After I got into Manitoba the rain stopped and it was sunny and dry and warm for the remainder of my twenty-four day journey. My son Brad told me later, however, that the rain continued in Ottawa for the entire duration of my journey. But, I didn't know yet how windy it was going to be. My journey through Manitoba, Saskatchewan and Alberta turned out to be exhausting because of heavy and continuous headwinds. They were gale-force winds fighting me all the way to BC. Camper trucks pulling trailers had to pull off the road because their trailers were being blown all over the place. I was almost blown off the road in certain parts of Saskatchewan and Alberta, especially on the exhausting eight hour stretch between Moose Jaw and Calgary. I burned double the normal amount of petrol because half the time I was just trying to stay upright and on the road. At one point in the middle of no-man's land, I had to switch to reserve. Now, I was dangerously low on fuel. There was nothing in sight for miles except for a dirt road that led to an Indian Reservation. Indians have gas. I went to the reservation where I found a small wooden shack run by an old Indian woman.

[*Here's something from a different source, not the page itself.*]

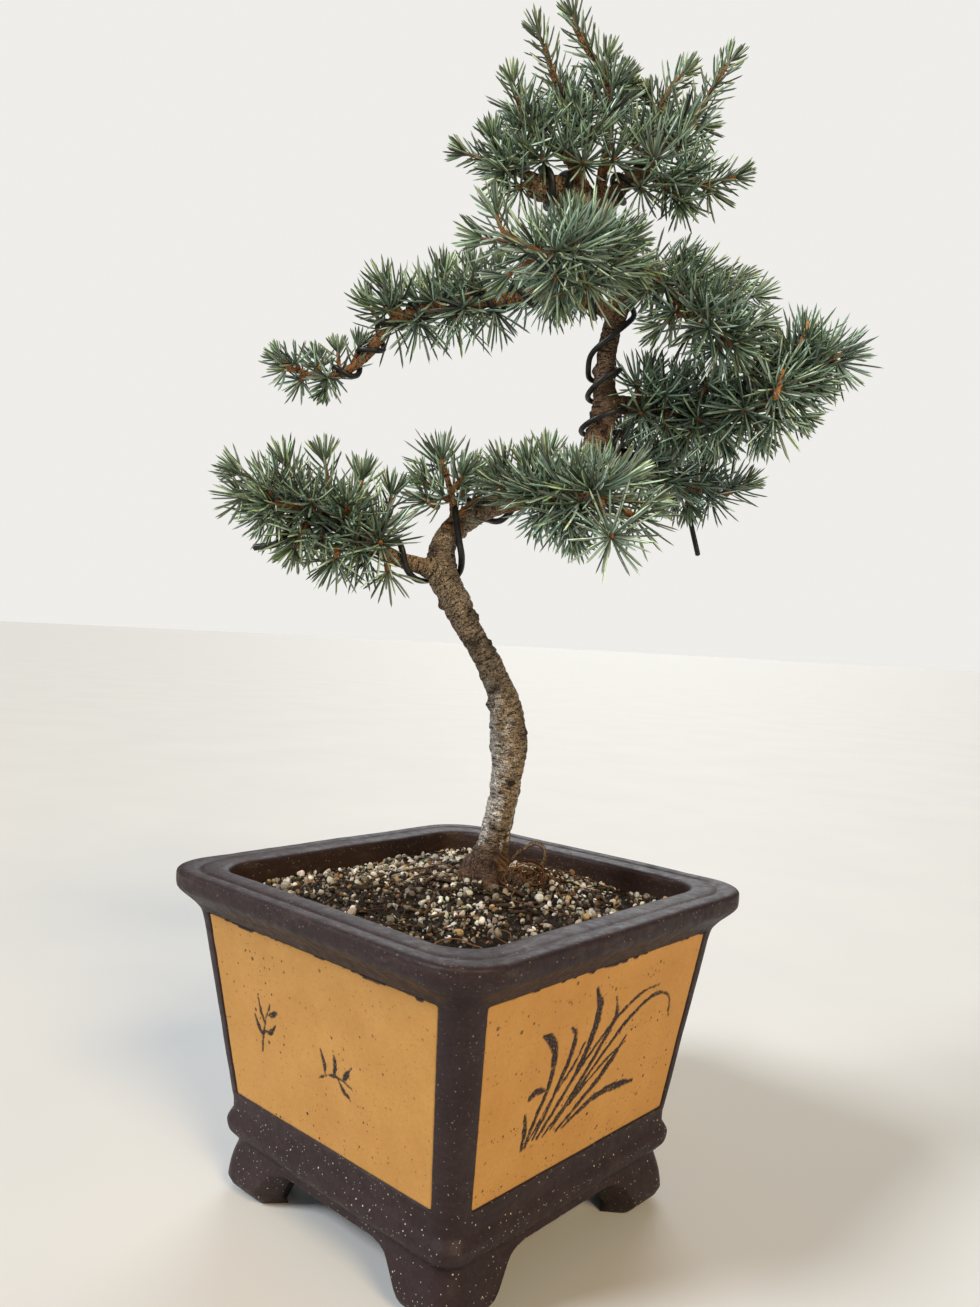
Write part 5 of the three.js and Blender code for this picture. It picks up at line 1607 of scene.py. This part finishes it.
def make_foliage():
    twigs = Shape()
    for number, (node, parts) in enumerate(FOLIAGE.items()):
        rng = np.random.default_rng(100 + number)
        needles = Needles(rng)
        high = "apex" in node
        length = APEX_NEEDLE if high else TIP_NEEDLE if node == "needles_left_tip" else LONG_NEEDLE
        for stretch in parts["spurs"]:
            add_spurs(twigs, needles, *stretch, length)
        for line in parts["shoots"]:
            add_shoot(twigs, needles, line, length, high)
        for line in parts.get("buds", []):
            path = line_through(line, 1.0)
            radii = 1.35 * np.linspace(1, 0.55, len(path)) * (1 + 0.2 * np.cos(np.arange(len(path)) * 2.1))
            twigs.add(*tube(path, radii, 7), TWIG_ORANGE * 1.6)
        for place, facing, count, reach in parts["stars"]:
            place, facing = np.array(place, float), unit(facing)
            spur = spur_shape(place - facing * 6, place + facing * 1.6, 1.3)
            twigs.add(*spur, TWIG_ORANGE * rng.uniform(0.6, 1.0))
            # Stars that face the viewer get painted light: their needles are drawn paler.
            paleness = 0.35 if count > FULL_STAR else 0
            needles.rosette(place, facing, round(count * 0.85), reach, (14, 88), 0.3, paleness)
        needles.piece(node.replace("needles", "foliage"))
    twigs.points = [tree_to_pot(p) for p in twigs.points]
    settle(twigs.piece("twigs"), TWIG, "bark")


make_pot()
for side, (name, strokes) in enumerate(
    [
        ("panel_front_left", SPRIGS),
        ("panel_front_right", GRASS),
        ("panel_back_right", []),
        ("panel_back_left", []),
    ]
):
    make_panel(side, name, strokes)
make_soil()
make_grit()
make_litter()
make_wood()
make_wires()
make_foliage()
for node, material in (("drain_mesh", PLASTIC), ("mesh_staple", WIRE)):
    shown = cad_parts[node]
    shown.data.materials.clear()
    shown.data.materials.append(material)

# ---- Stage, light and camera ----

FLOOR_REACH, FLOOR_GAP = 40.0, 0.0002  # metres


def stage_material():
    n = Nodes("pale_floor", roughness=0.6, specular=0.2)
    shade = n.ramp(n.noise(6, 2), 0.3, 0.7)
    return n.finish(n.mix(shade, (0.60, 0.60, 0.60), (0.625, 0.625, 0.62)))


def make_stage():
    mesh = bpy.data.meshes.new("floor")
    turns = ((-1, -1), (1, -1), (1, 1), (-1, 1))
    corners = [(x * FLOOR_REACH, y * FLOOR_REACH, -FLOOR_GAP) for x, y in turns]
    mesh.from_pydata(corners, [], [(0, 1, 2, 3)])
    floor = bpy.data.objects.new("floor", mesh)
    bpy.context.scene.collection.objects.link(floor)
    floor.data.materials.append(stage_material())


def add_sun(name, toward, strength, spread, colour):
    light = bpy.data.lights.new(name, "SUN")
    light.energy, light.angle, light.color = strength, math.radians(spread), colour
    lamp = bpy.data.objects.new(name, light)
    bpy.context.scene.collection.objects.link(lamp)
    lamp.rotation_euler = Vector(toward).to_track_quat("Z", "Y").to_euler()


def make_lights():
    bpy.context.scene.view_settings.view_transform = "Standard"
    world = bpy.data.worlds.new("studio")
    bpy.context.scene.world = world
    world.use_nodes = True
    nodes, links = world.node_tree.nodes, world.node_tree.links
    shown, lit = nodes["Background"], nodes.new("ShaderNodeBackground")
    shown.inputs[0].default_value, shown.inputs[1].default_value = (0.925, 0.915, 0.89, 1), 0.93
    lit.inputs[0].default_value, lit.inputs[1].default_value = (0.86, 0.94, 1.0, 1), 0.23
    path, pick = nodes.new("ShaderNodeLightPath"), nodes.new("ShaderNodeMixShader")
    links.new(path.outputs["Is Camera Ray"], pick.inputs[0])
    links.new(lit.outputs[0], pick.inputs[1])
    links.new(shown.outputs[0], pick.inputs[2])
    links.new(pick.outputs[0], nodes["World Output"].inputs[0])
    add_sun("window", (-0.45, -1.0, 0.95), 2.7, 16, (0.95, 0.98, 1.0))
    add_sun("lamp", (1.0, -0.30, 0.75), 2.1, 20, (1.0, 0.77, 0.44))
    add_sun("behind", (-0.7, 1.0, 0.8), 1.2, 40, (0.96, 0.98, 1.0))


CAMERA_PLACE = (0.28707, -0.30254, 0.23214)
CAMERA_AZIMUTH, CAMERA_ELEVATION, CAMERA_ROLL = 42.52, 0.76, 2.946
LENS = 27.47


def make_camera():
    camera = bpy.data.objects.new("camera", bpy.data.cameras.new("camera"))
    bpy.context.scene.collection.objects.link(camera)
    bpy.context.scene.camera = camera
    camera.data.lens = LENS
    camera.data.sensor_width = 36
    camera.data.clip_start, camera.data.clip_end = 0.01, 50
    a, e, r = (math.radians(v) for v in (CAMERA_AZIMUTH, CAMERA_ELEVATION, CAMERA_ROLL))
    back = Vector((math.sin(a) * math.cos(e), -math.cos(a) * math.cos(e), math.sin(e)))
    right = (-back).cross(Vector((0, 0, 1))).normalized()
    up = right.cross(-back)
    across = right * math.cos(r) + up * math.sin(r)
    rise = up * math.cos(r) - right * math.sin(r)
    turn = camera.matrix_world.to_3x3()
    turn.col[0], turn.col[1], turn.col[2] = across, rise, back
    camera.matrix_world = turn.to_4x4()
    camera.location = Vector(CAMERA_PLACE) + Vector(POT_MIDDLE)


make_stage()
make_lights()
make_camera()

It had a nineteen-fifties' style single gas pump outside. The old woman made me a cup of coffee while I filled my gas-tank. I thanked her and left. After I had driven for about twenty miles I noticed in my mirror that my bandana (around my face and neck) was missing. How stupid of me, I thought! I had to have it because it protected my nose and face against wind-burn and my face was already scarlet in colour. Reluctantly, I turned around and returned to see the old Indian woman in the shack. I asked her if I had left my bandanna there and she said that she hadn't seen it. I looked all over the place including her washroom. As I was leaving, empty handed, she reached-over and put her hands around the back of my neck. She gently pulled out my Bandanna which had slipped down under the collar of my sweater. I felt so stupid. But, she and I had a good laugh about it and she said that she would have saved it for me had I left it behind in her store.